* WHAT TO WORK ON:
Output the material beneath exactly, leaving nothing out.

++++ DATASET EXCERPT

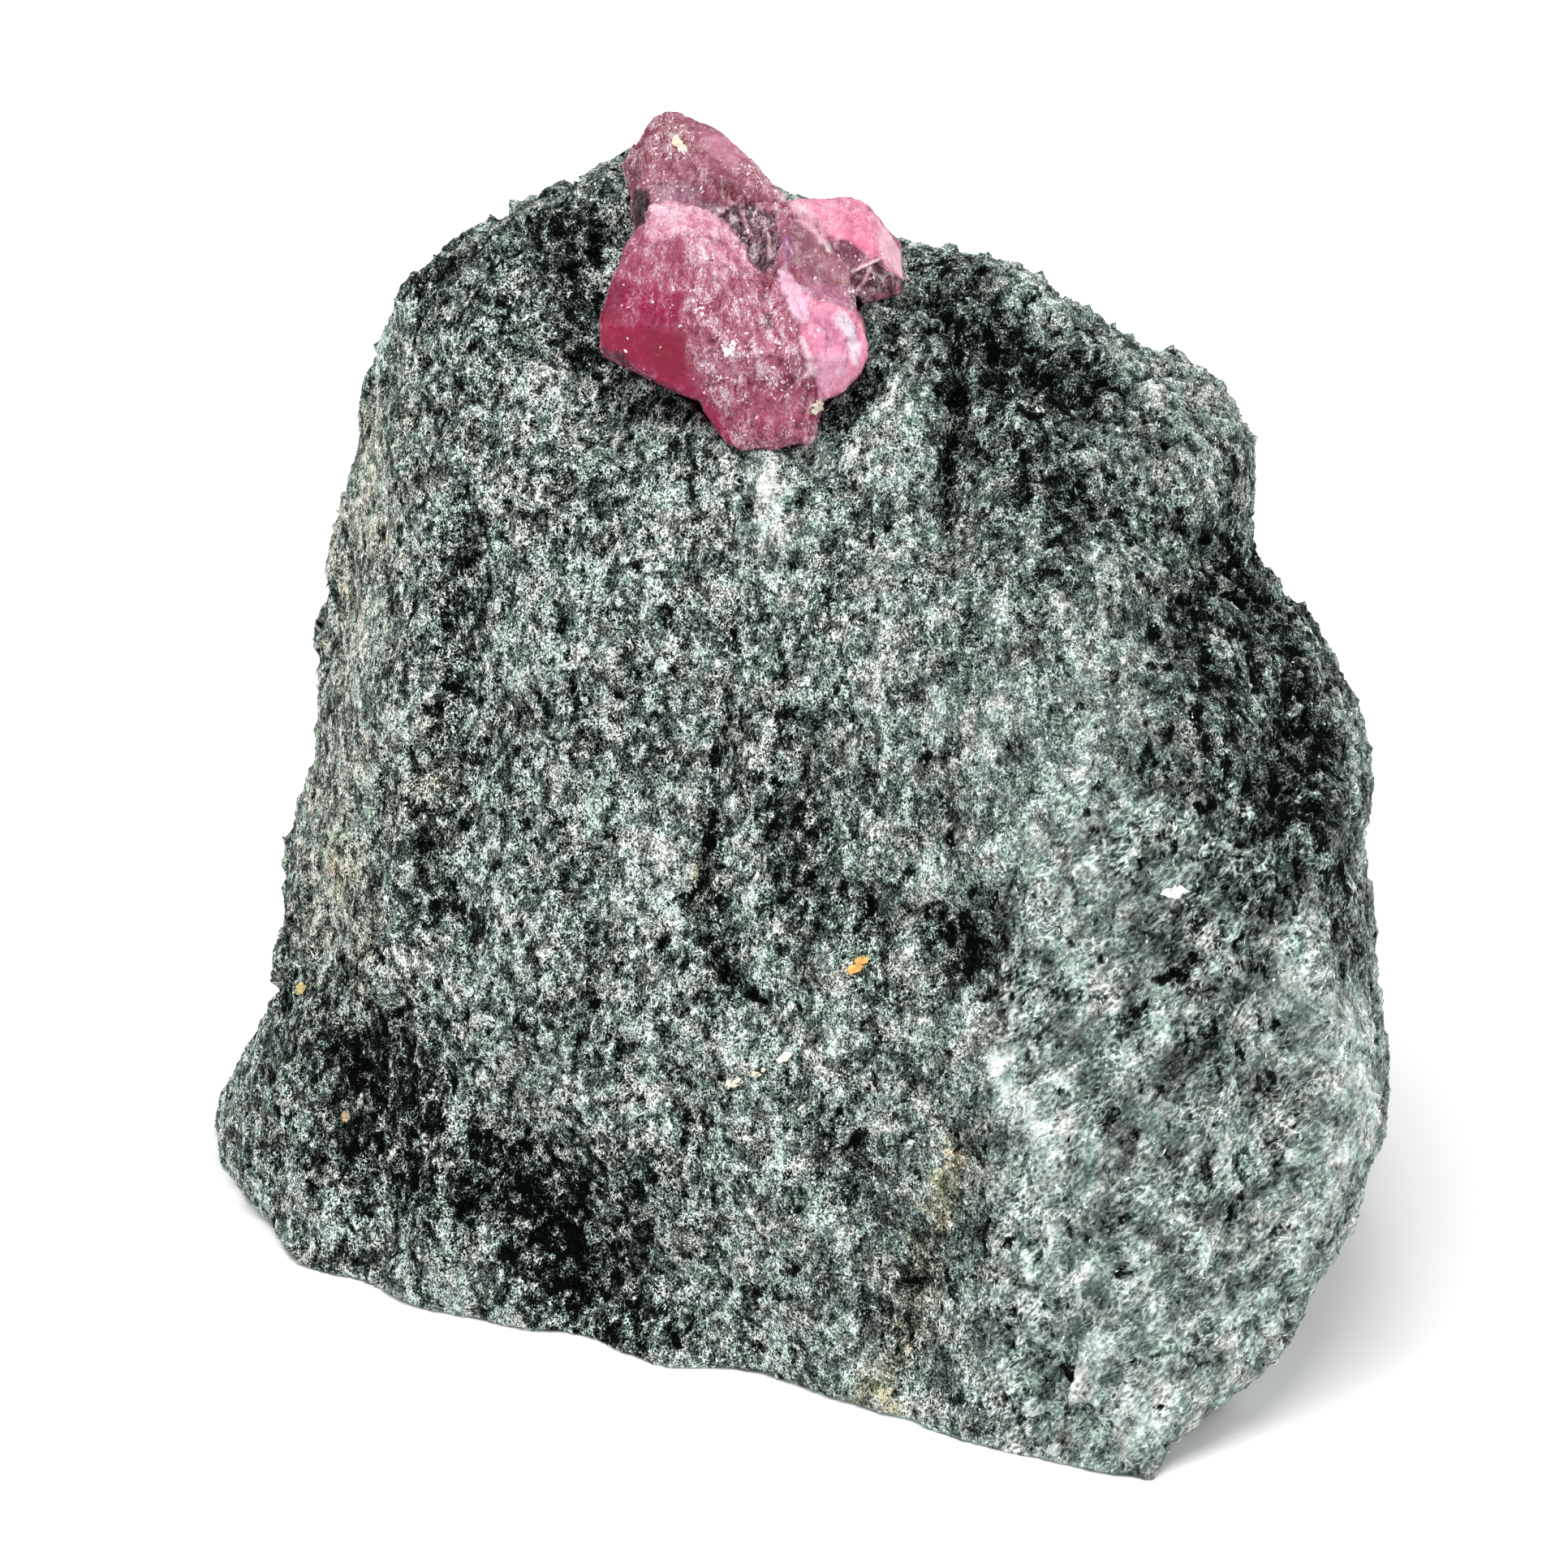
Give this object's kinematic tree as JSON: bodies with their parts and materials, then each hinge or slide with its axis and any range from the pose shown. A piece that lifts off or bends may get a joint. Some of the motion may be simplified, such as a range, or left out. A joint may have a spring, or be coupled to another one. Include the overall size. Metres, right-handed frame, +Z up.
{
  "type": "ruby crystal specimen",
  "caption": "Pink-red ruby crystal group in the top edge of a hand-sized block of dark grey-green mica schist, standing on its flat broken base.",
  "frame": {"origin": "middle of the bounding box, on the surface that the block stands on", "axes": "+Z up; -Y is the side that the broad face and the ruby are on, and the face leans back from it; +X to the right as that face is looked at"},
  "size_m": [0.0652, 0.0516, 0.0602],
  "materials": {
    "schist": "fine-grained mica schist, dark grey-green with pale and silvery flecks, rough broken surface",
    "ruby": "translucent pink-red corundum, glassy broken faces with rough, whitish flecked patches"
  },
  "bodies": {
    "root": {"matrix": "schist", "ruby": "ruby"}
  },
  "joints": []
}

++++++++

* EXERCISE SOLUTION:
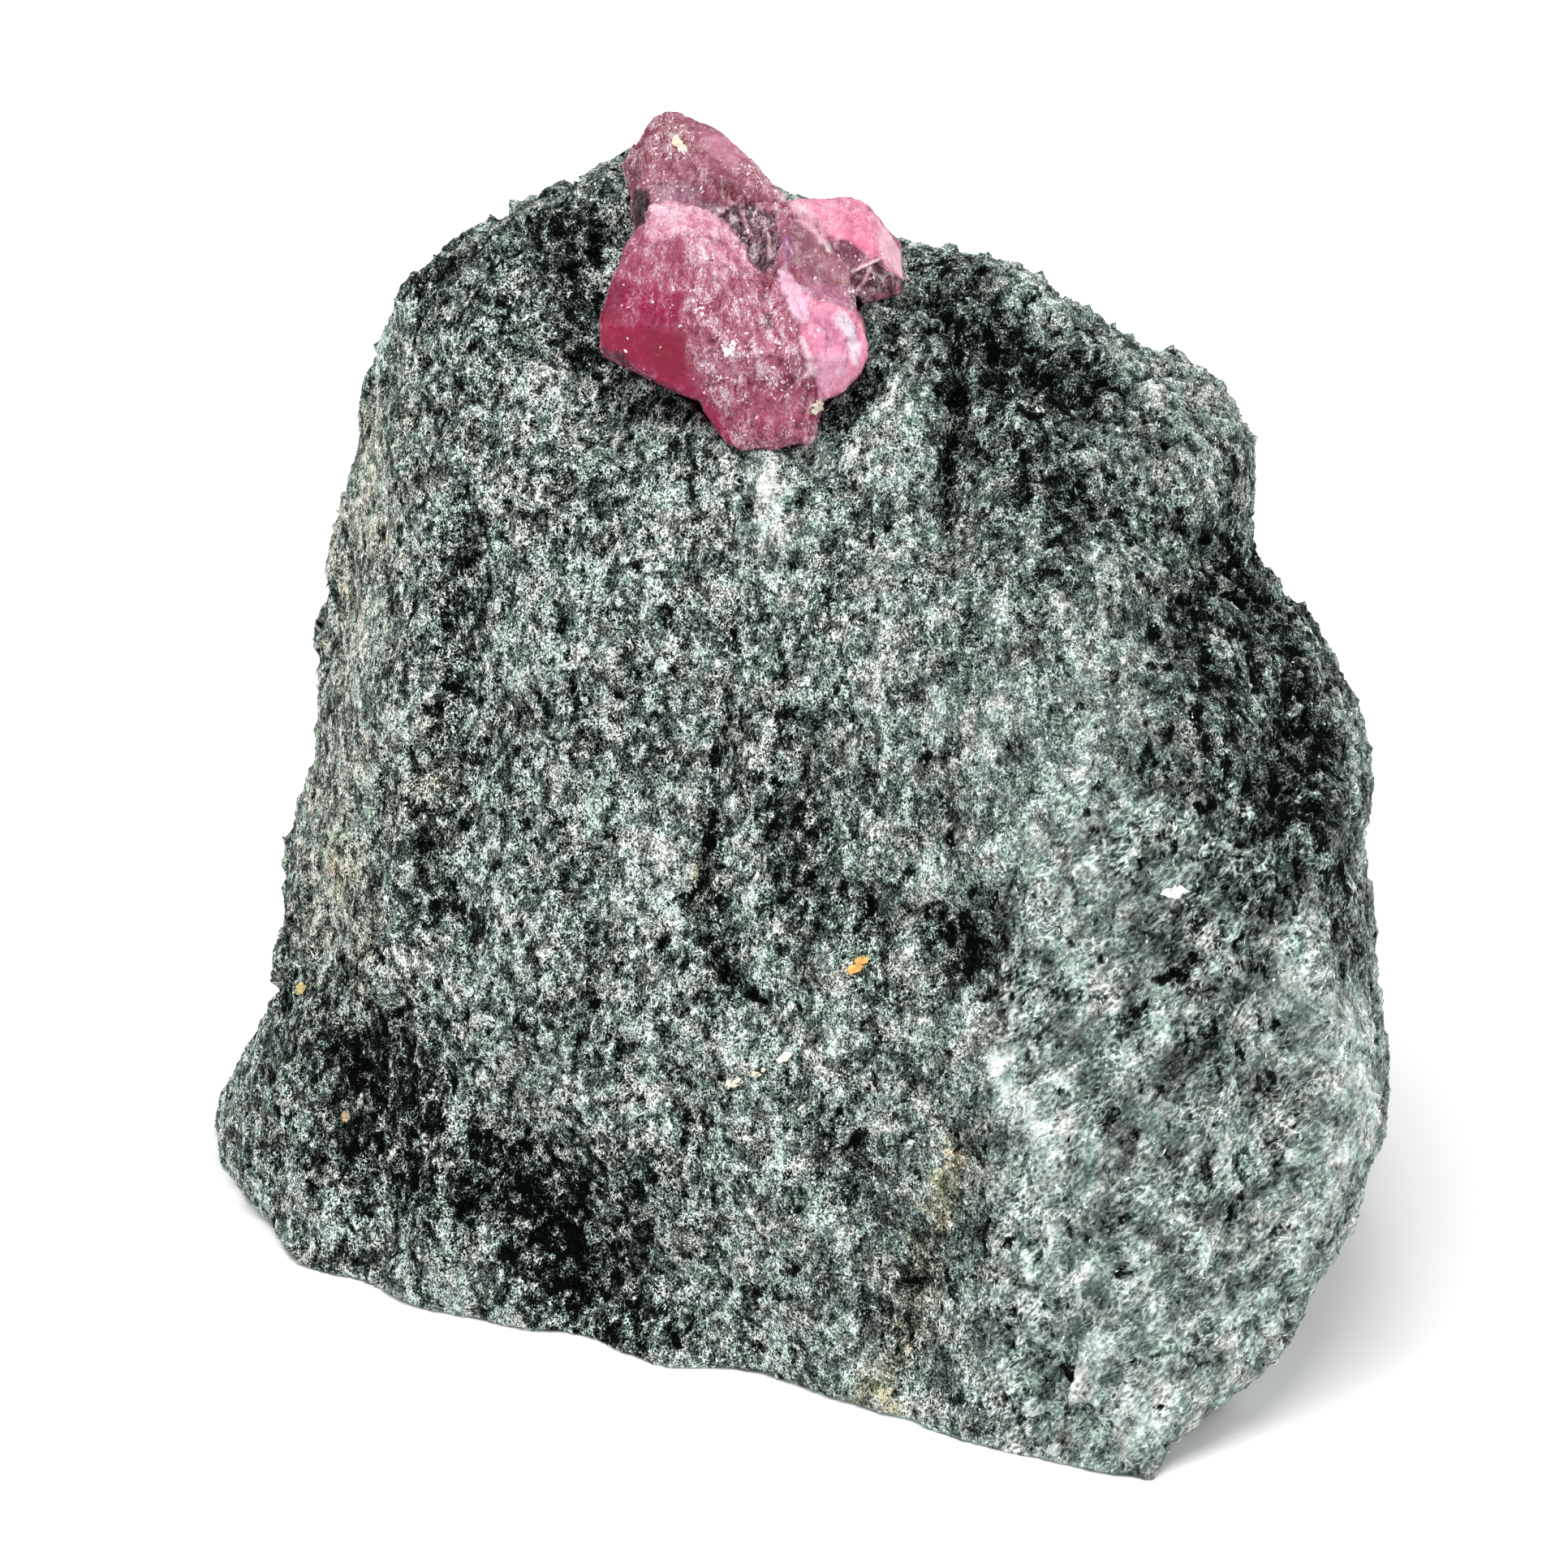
Give this object's kinematic tree as JSON: bodies with their parts and materials, then each hinge or slide with its axis and any range from the pose shown. A piece that lifts off or bends may get a joint. Some of the motion may be simplified, such as a range, or left out. A joint may have a spring, or be coupled to another one. Include the overall size. Metres, right-handed frame, +Z up.
{
  "type": "ruby crystal specimen",
  "caption": "Pink-red ruby crystal group in the top edge of a hand-sized block of dark grey-green mica schist, standing on its flat broken base.",
  "frame": {"origin": "middle of the bounding box, on the surface that the block stands on", "axes": "+Z up; -Y is the side that the broad face and the ruby are on, and the face leans back from it; +X to the right as that face is looked at"},
  "size_m": [0.0652, 0.0516, 0.0602],
  "materials": {
    "schist": "fine-grained mica schist, dark grey-green with pale and silvery flecks, rough broken surface",
    "ruby": "translucent pink-red corundum, glassy broken faces with rough, whitish flecked patches"
  },
  "bodies": {
    "root": {"matrix": "schist", "ruby": "ruby"}
  },
  "joints": []
}